Did you know however that North Wildwood beach where you live is the widest beach in the world ?


----------



## Pepper (Aug 13, 2022)

Those are baby beaches compared to what is in usa.  Nice, though, not criticizing your tiny beaches!


----------



## hollydolly (Aug 13, 2022)

Pepper said:


> Those are baby beaches compared to what is in usa.  Nice, though, not criticizing your tiny beaches!


We're a small Island !!


----------



## Pepper (Aug 13, 2022)

Wildwood NJ


----------



## hollydolly (Aug 13, 2022)

Pepper said:


> Wildwood NJ
> View attachment 234234
> 
> View attachment 234235


I already mentioned Wildwood NJ... it's the largest Beach in the world.. and given the HUGE sizes of Australian beaches that takes some doing..


----------



## Pepper (Aug 13, 2022)

Yes, you did mention Wildwood, so I supplied the photos to back you up!


----------



## jujube (Aug 13, 2022)

Pepper said:


> In Bermuda there is a beach with pink sand.  My own preference is white.  The sand where I live is not white, it is more of the color of the OP beach.  There is a lot of it though.


I went to a black-sand beach in Hawaii once.  The sand is actually ground-up lava.  It was illegal to remove sand from the beach, but I had some in my shoes.

There was also a green-sand beach there, too.  I have no idea what made it green. I'm not sure I _wanted_ to know.....


----------



## hollydolly (Aug 13, 2022)

jujube said:


> I went to a black-sand beach in Hawaii once.  The sand is actually ground-up lava.  It was illegal to remove sand from the beach, but I had some in my shoes.
> 
> There was also a green-sand beach there, too.  I have no idea what made it green. I'm not sure I _wanted_ to know.....
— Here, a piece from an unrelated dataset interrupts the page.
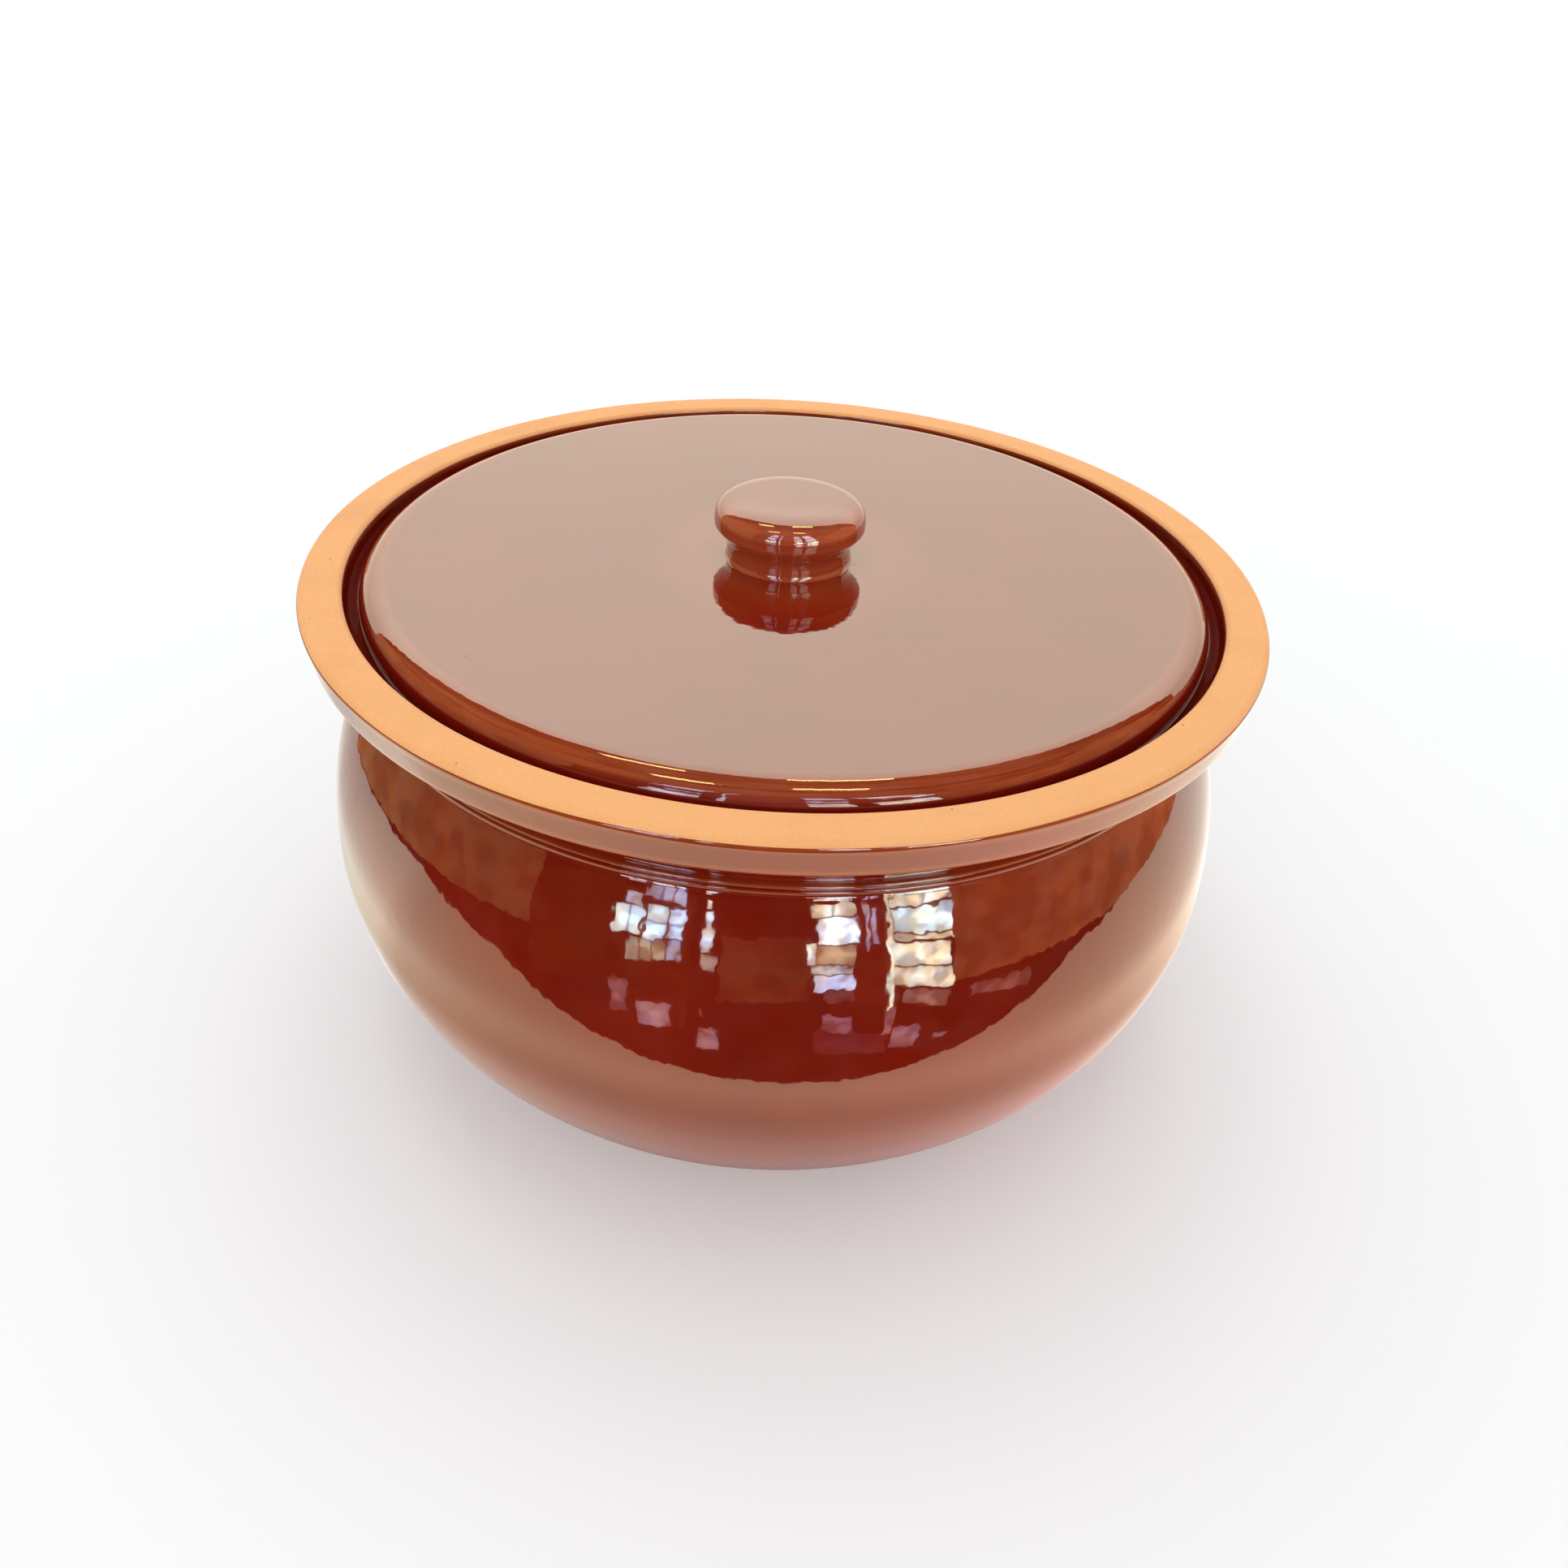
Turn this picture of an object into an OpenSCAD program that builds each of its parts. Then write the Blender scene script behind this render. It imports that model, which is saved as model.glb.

Lanzarote has a Black Sand beach... most tourists refer to it as Lanzagrotty


----------



## Lewkat (Aug 13, 2022)

This is a picture of 7 President's Beach in Long Branch, NJ where my son lives.  It was taken about 1/2 way in from the start of the sand.  After the Army Engineers got finished re-doing our beaches after the Sandy Hurricane, one now needs a beach buggy to get to the water line, or let themselves in for a good hike.


----------



## Pappy (Aug 13, 2022)

hollydolly said:


>


OMG. I LOVE THE UPSIDE HOUSE. WERE YOU EVER IN IT HOLLY? Sorry, forgot I was on cap lock.


----------



## IrisSenior (Aug 15, 2022)

Pepper said:


> Wildwood NJ
> View attachment 234234
> 
> View attachment 234235


I looked it up as I didn't really know where New Jersey was (my total ignorance) and no, I cannot name all states. It's very cool to live by the ocean, I cannot imagine...


----------



## hollydolly (Aug 16, 2022)

Pappy said:


> OMG. I LOVE THE UPSIDE HOUSE. WERE YOU EVER IN IT HOLLY? Sorry, forgot I was on cap lock.


No Pappy, I didn't go in it.. there was already a family looking around it, so I didn't bother..


----------